> **Given problem**
Quote exactly the lines from the line containing "translate([-cup_shift, 0, well_z])" to the line containing "from typing import Any, Union", both lines included, please, and nothing more.

> **Dataset extract**
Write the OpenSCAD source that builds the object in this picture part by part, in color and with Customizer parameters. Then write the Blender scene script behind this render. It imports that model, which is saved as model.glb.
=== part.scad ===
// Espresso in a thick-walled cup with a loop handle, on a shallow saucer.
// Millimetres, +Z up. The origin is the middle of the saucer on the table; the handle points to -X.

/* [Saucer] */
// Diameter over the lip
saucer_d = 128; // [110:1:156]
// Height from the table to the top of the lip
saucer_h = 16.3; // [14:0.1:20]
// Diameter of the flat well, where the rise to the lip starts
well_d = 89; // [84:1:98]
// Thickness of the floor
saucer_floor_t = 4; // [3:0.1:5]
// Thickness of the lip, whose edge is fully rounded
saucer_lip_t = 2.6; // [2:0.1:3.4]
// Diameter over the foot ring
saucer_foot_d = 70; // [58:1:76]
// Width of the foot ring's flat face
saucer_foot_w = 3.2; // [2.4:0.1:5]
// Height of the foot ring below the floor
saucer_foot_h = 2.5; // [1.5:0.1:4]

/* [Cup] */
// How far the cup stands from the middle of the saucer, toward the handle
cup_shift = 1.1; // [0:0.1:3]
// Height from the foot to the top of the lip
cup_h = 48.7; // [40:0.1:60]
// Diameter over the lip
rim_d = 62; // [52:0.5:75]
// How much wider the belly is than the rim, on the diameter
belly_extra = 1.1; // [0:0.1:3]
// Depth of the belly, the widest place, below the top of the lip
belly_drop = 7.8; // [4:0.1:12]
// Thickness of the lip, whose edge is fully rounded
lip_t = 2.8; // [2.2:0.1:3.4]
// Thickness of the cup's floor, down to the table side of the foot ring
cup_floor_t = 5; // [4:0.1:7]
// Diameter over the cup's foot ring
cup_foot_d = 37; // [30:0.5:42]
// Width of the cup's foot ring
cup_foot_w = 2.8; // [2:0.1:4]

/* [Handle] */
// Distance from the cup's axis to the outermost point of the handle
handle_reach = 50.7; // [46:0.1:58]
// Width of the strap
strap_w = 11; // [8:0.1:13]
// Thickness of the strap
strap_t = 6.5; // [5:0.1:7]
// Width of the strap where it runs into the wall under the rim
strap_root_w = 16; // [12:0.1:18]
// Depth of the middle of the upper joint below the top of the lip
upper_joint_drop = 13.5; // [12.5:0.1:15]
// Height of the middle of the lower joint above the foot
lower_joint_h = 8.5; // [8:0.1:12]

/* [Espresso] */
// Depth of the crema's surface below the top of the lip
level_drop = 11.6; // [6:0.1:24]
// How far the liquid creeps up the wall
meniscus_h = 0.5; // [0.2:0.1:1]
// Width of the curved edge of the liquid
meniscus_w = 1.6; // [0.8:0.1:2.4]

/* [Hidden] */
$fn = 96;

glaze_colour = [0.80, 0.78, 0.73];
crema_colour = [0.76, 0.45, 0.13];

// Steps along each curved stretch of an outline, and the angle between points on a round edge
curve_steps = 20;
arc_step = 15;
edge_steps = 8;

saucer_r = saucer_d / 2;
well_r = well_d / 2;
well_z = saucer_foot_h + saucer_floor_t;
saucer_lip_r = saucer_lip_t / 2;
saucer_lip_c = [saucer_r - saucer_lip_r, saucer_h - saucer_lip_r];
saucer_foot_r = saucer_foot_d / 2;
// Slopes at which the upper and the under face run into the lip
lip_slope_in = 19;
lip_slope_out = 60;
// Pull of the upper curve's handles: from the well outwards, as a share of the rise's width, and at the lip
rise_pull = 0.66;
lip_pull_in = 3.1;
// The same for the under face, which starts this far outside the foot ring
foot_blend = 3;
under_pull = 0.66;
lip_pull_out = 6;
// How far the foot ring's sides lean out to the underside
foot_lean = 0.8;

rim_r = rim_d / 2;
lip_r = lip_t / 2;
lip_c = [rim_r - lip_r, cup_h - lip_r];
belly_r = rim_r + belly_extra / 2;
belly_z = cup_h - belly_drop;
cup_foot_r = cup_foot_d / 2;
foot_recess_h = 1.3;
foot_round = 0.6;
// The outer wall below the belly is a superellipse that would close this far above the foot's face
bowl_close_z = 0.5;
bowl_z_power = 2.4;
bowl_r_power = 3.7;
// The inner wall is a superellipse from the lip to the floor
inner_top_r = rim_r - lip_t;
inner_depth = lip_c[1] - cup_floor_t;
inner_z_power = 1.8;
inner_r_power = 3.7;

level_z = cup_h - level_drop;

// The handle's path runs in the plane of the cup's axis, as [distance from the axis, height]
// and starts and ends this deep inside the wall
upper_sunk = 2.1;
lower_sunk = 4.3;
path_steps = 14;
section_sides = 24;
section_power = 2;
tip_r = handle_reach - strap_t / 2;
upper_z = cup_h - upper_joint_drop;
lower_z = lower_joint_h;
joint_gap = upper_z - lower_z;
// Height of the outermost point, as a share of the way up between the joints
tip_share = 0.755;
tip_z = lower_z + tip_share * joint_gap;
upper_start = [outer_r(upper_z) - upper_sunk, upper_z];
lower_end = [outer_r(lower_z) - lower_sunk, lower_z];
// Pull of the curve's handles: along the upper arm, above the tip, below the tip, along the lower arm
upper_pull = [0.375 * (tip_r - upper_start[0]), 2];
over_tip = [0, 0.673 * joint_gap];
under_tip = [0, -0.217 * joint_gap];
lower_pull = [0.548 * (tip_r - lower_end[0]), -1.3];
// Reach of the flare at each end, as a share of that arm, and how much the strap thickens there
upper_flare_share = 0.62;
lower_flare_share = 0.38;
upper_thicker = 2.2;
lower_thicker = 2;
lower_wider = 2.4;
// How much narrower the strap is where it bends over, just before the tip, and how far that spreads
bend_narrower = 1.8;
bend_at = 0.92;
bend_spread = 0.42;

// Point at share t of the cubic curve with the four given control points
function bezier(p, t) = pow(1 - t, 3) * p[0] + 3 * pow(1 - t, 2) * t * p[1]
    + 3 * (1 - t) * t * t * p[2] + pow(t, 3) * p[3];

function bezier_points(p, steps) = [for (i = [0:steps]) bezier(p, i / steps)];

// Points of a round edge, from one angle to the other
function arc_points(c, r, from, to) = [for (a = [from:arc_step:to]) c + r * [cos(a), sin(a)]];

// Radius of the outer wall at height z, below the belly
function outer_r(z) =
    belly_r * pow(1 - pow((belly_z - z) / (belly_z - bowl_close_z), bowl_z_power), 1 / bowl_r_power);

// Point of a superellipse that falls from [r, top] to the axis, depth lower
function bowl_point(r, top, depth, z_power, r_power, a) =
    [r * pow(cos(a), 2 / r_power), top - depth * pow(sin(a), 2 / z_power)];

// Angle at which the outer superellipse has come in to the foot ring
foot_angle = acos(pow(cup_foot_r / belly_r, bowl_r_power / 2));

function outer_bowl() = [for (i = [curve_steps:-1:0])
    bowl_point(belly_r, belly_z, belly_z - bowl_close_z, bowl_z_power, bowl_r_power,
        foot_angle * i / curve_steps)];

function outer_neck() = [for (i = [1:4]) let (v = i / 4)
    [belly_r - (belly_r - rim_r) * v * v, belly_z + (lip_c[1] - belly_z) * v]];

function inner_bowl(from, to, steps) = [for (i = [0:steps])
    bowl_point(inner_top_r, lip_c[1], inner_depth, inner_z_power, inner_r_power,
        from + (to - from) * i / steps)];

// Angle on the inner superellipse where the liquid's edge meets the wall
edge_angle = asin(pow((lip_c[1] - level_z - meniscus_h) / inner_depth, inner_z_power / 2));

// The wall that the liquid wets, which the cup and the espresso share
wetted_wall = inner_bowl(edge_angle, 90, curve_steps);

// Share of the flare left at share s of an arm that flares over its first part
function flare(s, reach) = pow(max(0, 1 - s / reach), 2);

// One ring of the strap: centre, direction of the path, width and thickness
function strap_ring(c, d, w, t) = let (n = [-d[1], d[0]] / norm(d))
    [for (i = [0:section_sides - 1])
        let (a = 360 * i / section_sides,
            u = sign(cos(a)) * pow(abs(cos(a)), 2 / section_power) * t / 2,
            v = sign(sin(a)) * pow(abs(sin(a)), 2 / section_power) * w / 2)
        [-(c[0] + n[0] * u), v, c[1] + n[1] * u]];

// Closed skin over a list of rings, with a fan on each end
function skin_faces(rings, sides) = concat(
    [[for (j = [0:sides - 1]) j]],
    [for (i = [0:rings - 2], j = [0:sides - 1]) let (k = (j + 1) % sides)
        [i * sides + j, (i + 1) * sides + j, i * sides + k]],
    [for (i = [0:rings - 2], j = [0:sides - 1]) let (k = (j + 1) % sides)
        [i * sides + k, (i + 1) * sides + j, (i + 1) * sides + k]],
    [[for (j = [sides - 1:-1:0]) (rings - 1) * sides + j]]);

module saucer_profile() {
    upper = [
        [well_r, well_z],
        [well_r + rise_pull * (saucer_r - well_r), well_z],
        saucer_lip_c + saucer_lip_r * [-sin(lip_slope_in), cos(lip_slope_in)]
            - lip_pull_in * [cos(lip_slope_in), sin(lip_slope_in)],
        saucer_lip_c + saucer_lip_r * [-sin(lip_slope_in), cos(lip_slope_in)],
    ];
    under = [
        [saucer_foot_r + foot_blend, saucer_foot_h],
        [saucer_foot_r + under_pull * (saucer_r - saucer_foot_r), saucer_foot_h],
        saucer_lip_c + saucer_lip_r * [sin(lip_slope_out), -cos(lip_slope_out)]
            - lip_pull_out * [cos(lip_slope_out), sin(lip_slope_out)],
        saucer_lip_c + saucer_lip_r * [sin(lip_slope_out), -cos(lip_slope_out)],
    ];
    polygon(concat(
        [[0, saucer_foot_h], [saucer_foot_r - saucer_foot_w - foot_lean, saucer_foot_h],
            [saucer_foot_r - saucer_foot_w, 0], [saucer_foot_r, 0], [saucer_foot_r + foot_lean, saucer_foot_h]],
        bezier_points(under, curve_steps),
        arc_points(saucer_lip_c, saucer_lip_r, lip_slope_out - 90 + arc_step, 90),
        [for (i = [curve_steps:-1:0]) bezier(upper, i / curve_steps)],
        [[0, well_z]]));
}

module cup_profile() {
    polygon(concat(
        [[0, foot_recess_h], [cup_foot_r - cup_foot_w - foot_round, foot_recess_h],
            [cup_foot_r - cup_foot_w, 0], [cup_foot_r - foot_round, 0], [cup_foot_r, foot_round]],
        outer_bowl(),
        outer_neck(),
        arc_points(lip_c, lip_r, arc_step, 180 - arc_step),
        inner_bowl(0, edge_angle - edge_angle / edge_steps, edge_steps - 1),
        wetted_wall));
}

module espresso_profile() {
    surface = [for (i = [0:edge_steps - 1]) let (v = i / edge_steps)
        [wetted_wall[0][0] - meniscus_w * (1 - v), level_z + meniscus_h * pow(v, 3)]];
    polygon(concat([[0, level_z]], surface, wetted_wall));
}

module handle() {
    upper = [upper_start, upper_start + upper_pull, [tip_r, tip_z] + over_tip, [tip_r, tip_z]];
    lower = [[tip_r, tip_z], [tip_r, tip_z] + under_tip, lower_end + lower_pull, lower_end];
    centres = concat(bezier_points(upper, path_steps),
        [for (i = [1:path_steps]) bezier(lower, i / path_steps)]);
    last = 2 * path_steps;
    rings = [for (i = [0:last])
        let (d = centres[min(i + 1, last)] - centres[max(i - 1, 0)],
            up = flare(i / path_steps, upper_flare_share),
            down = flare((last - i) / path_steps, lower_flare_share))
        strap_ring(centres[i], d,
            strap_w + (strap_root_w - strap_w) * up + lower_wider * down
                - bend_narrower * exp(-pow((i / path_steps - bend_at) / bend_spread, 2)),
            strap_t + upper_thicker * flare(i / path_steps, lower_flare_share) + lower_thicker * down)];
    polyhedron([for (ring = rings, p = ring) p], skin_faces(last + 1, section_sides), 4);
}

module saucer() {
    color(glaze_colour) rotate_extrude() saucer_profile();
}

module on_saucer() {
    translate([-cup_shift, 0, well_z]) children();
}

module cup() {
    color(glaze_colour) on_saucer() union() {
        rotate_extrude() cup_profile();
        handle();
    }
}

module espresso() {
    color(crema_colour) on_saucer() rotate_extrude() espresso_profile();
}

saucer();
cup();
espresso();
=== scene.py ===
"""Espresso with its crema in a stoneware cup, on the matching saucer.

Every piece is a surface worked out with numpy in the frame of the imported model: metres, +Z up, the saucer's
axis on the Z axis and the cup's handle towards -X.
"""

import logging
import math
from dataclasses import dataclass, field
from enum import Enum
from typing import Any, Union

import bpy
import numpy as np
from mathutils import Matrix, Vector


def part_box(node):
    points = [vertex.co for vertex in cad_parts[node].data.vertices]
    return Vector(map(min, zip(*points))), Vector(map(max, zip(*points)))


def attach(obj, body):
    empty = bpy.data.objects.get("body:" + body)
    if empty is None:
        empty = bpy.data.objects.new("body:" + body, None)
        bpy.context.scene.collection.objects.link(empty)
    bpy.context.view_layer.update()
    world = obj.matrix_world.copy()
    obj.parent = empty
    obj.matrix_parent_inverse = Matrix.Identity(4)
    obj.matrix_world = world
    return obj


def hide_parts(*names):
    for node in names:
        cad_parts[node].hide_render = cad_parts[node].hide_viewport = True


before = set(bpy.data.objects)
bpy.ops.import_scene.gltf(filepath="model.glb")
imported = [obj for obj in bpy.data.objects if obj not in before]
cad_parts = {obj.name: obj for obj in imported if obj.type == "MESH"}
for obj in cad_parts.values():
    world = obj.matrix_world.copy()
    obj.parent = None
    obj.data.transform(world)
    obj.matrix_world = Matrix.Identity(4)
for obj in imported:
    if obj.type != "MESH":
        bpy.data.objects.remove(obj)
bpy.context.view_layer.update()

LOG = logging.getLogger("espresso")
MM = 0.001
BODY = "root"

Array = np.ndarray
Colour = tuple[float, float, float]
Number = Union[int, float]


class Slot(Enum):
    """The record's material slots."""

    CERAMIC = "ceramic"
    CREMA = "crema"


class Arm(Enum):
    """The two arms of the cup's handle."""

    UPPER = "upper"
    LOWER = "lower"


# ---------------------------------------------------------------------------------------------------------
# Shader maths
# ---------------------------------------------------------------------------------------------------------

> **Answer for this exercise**
    translate([-cup_shift, 0, well_z]) children();
}

module cup() {
    color(glaze_colour) on_saucer() union() {
        rotate_extrude() cup_profile();
        handle();
    }
}

module espresso() {
    color(crema_colour) on_saucer() rotate_extrude() espresso_profile();
}

saucer();
cup();
espresso();
=== scene.py ===
"""Espresso with its crema in a stoneware cup, on the matching saucer.

Every piece is a surface worked out with numpy in the frame of the imported model: metres, +Z up, the saucer's
axis on the Z axis and the cup's handle towards -X.
"""

import logging
import math
from dataclasses import dataclass, field
from enum import Enum
from typing import Any, Union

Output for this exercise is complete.